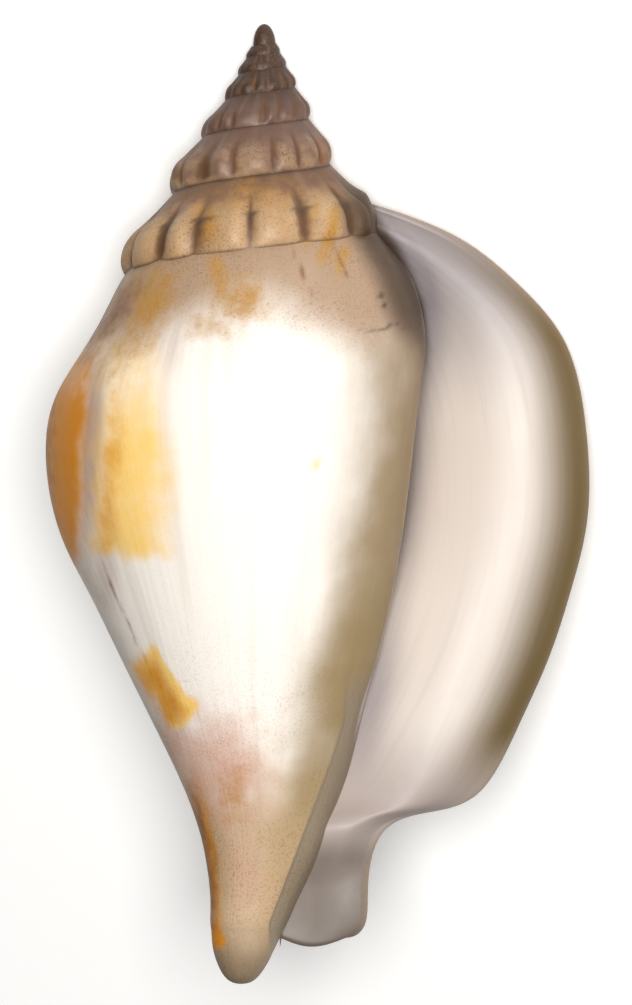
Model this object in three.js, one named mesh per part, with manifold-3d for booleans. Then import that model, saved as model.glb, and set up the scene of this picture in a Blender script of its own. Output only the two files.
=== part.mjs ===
// A conch shell, 75 mm long, lying on its back with the aperture up.
// It is built in the shell's own frame: y runs up the coiling axis from the anterior tip to the apex,
// x points to the outer lip and z out of the aperture. The finished shell is then laid on its back.
// Sizes are in millimetres. Angles are in turns of the spiral, from the lip's side by way of the front,
// unless a name says degrees.
import * as THREE from "three";
import { mergeVertices } from "three/addons/utils/BufferGeometryUtils.js";
import Module from "manifold-3d";

// The whole shell
const shellLength = 75;
const lipThickness = 2.0;
const wallThickness = 1.5;
const canalThickness = 1.3;
const thinFrom = 0.65; // level where the wall starts to thin towards the canal
const thinSpan = 0.15; // levels over which it does

// How it lies: rolled about its axis and then pitched, in degrees, until its hump and the ribs of
// its spire carry it, where it is worn flat
const restRoll = 26.3;
const restPitch = 28.4;
const restFlat = 0.3; // depth of the flat

// The spire, whose suture is a spiral about the axis: its place where the body whorl starts,
// on the lip's side, and how much it grows in a turn
const sutureRadius = 8.67;
const sutureDepth = 16.8; // below the apex
const radiusGrowth = 1.6;
const depthGrowth = 1.47;
const apexRadius = 0.6;
const spireTurns = 6;
const ribsPerTurn = 15;
const ribHeight = 0.035; // as a share of the whorl's radius

// A spire whorl from suture to suture: shares of the step out, of the step down and of the rib's
// height. A sloping ramp comes first, then an upright band that carries the ribs.
const whorlProfile = [
  [0, 0, 0],
  [0.28, 0.17, 0.1],
  [0.6, 0.37, 0.45],
  [0.93, 0.56, 1],
  [1.03, 0.76, 1],
  [1, 1, 0],
];
const ribFade = 0.36; // turns over which the ribs and the whorl itself sink under the lip
const sunkenShare = 0.8; // of its radius, where the spire ends inside the body

// The body whorl and the lip, station by station from the suture down to the canal.
// right and left are [radius, height] of the body on the lip's side and half a turn later;
// rim is [x, y, z] of the lip's edge; roll is how far the edge rolls back.
const stations = [
  { right: [8.0, 59.6], left: [9.9, 56.3], rim: [7.3, 61.3, -0.6], roll: 0.2 },
  { right: [9.3, 58.2], left: [11.2, 54.9], rim: [10.2, 60.4, -0.4], roll: 0.4 },
  { right: [11.2, 55.8], left: [12.9, 51.6], rim: [15.4, 58.2, -0.6], roll: 1.2 },
  { right: [12.2, 53.0], left: [15.0, 48.2], rim: [20.2, 54.4, -1.0], roll: 2.0 },
  { right: [12.5, 50.3], left: [16.7, 44.8], rim: [23.7, 49.9, -1.4], roll: 2.6 },
  { right: [12.1, 47.0], left: [17.0, 40.2], rim: [25.2, 43.6, -1.7], roll: 3.0 },
  { right: [11.5, 41.6], left: [15.9, 35.2], rim: [25.4, 36.9, -2.0], roll: 3.0 },
  { right: [10.75, 35.4], left: [13.9, 31.0], rim: [24.2, 31.2, -2.2], roll: 3.0 },
  { right: [9.6, 28.8], left: [11.8, 26.7], rim: [22.4, 25.6, -2.3], roll: 3.0 },
  { right: [8.2, 23.1], left: [9.6, 22.2], rim: [20.0, 20.2, -2.4], roll: 2.7 },
  { right: [6.8, 17.2], left: [7.0, 16.9], rim: [16.9, 14.9, -2.5], roll: 2.2 },
  { right: [5.6, 13.6], left: [5.5, 13.3], rim: [12.8, 13.3, -2.2], roll: 1.5 },
  { right: [4.7, 10.8], left: [4.7, 10.7], rim: [9.5, 12.0, -1.6], roll: 0.9 },
  { right: [3.95, 8.4], left: [3.95, 8.3], rim: [8.25, 9.0, -1.0], roll: 0.5 },
  { right: [3.4, 6.4], left: [3.4, 6.4], rim: [8.1, 6.4, -0.8], roll: 0.4 },
  { right: [3.1, 5.0], left: [3.1, 5.0], rim: [7.85, 4.5, -1.0], roll: 0.4 },
  { right: [2.85, 4.2], left: [2.85, 4.2], rim: [6.8, 3.4, -1.4], roll: 0.4 },
];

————

Beginning at the top of the data, please return every line until and including the line containing "import Module from", copied exactly, and nothing past it.

* _Task solution_
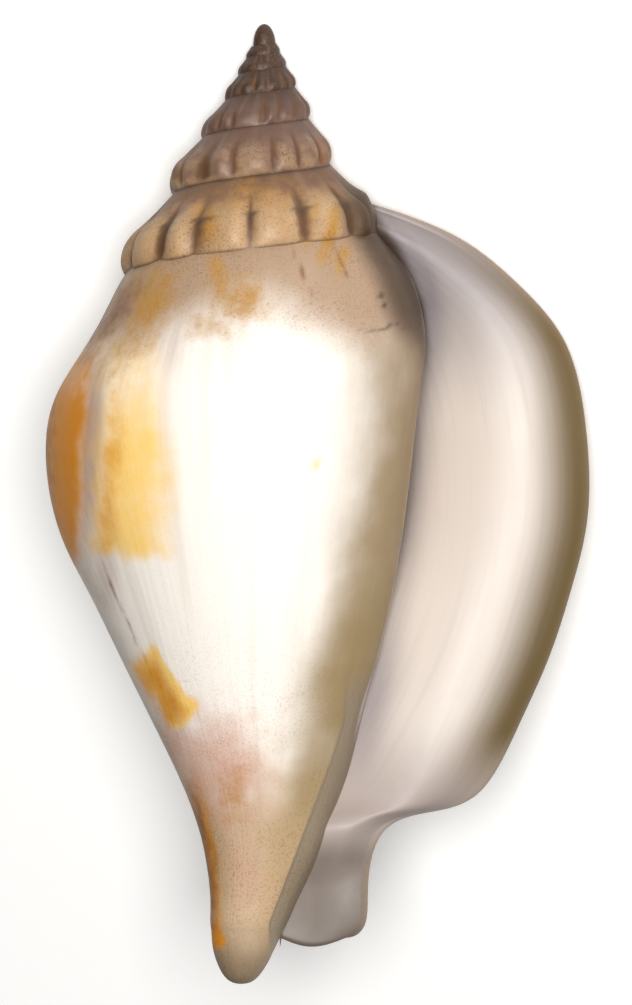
Model this object in three.js, one named mesh per part, with manifold-3d for booleans. Then import that model, saved as model.glb, and set up the scene of this picture in a Blender script of its own. Output only the two files.
=== part.mjs ===
// A conch shell, 75 mm long, lying on its back with the aperture up.
// It is built in the shell's own frame: y runs up the coiling axis from the anterior tip to the apex,
// x points to the outer lip and z out of the aperture. The finished shell is then laid on its back.
// Sizes are in millimetres. Angles are in turns of the spiral, from the lip's side by way of the front,
// unless a name says degrees.
import * as THREE from "three";
import { mergeVertices } from "three/addons/utils/BufferGeometryUtils.js";
import Module from "manifold-3d";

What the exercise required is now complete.